Rule-Based Data Validation and Reconciliation of Survey Responses

Albert Lee Co-Author
Summit Consulting, LLC
 
Gunnar Ingle Speaker
Summit Consulting LLC
 
Wednesday, Aug 7: 9:35 AM - 9:55 AM
Topic-Contributed Paper Session 
Oregon Convention Center 
Each year the US Department of Agriculture's National Agricultural Statistics Service (NASS) conducts more than a hundred surveys to understand and enumerate agriculture in the United States. The quality of survey responses varies with survey and respondent. Ensuring that survey responses are valid, reliable, and internally consistent is vital to publishing accurate official statistics.
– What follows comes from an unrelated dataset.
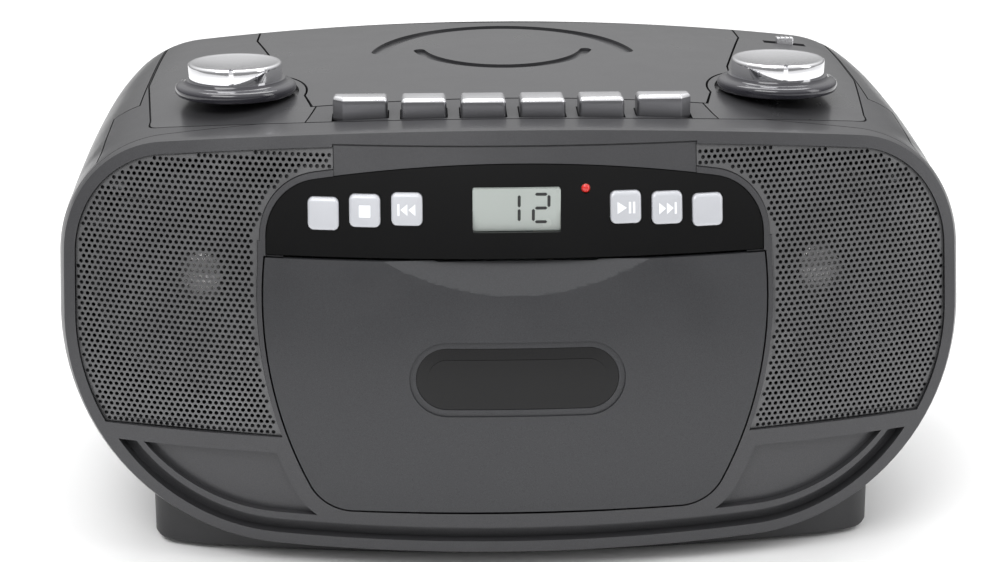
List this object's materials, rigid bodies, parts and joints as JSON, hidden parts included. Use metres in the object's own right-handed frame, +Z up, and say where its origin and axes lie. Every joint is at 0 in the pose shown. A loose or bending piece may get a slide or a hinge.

NASS is undertaking modernization efforts to detect and edit survey responses through rule validation. These innovations include (1) a review and reconciliation of documented (e.g., written in business rules) and undocumented (e.g., only appearing in programming code) validation specifications, (2) distinguishing validation rules whose errors might be correctable with programming code or numeric methods, (3) using numeric methods, such as the Fellegi-Holt algorithm, and R software packages to automate response-level validation checks and error corrections, and (4) flagging instances of automated correction or validation errors for NASS analysts. This paper will describe the processes and procedures used for each step and highlight challenges and solutions to issues commonly encountered.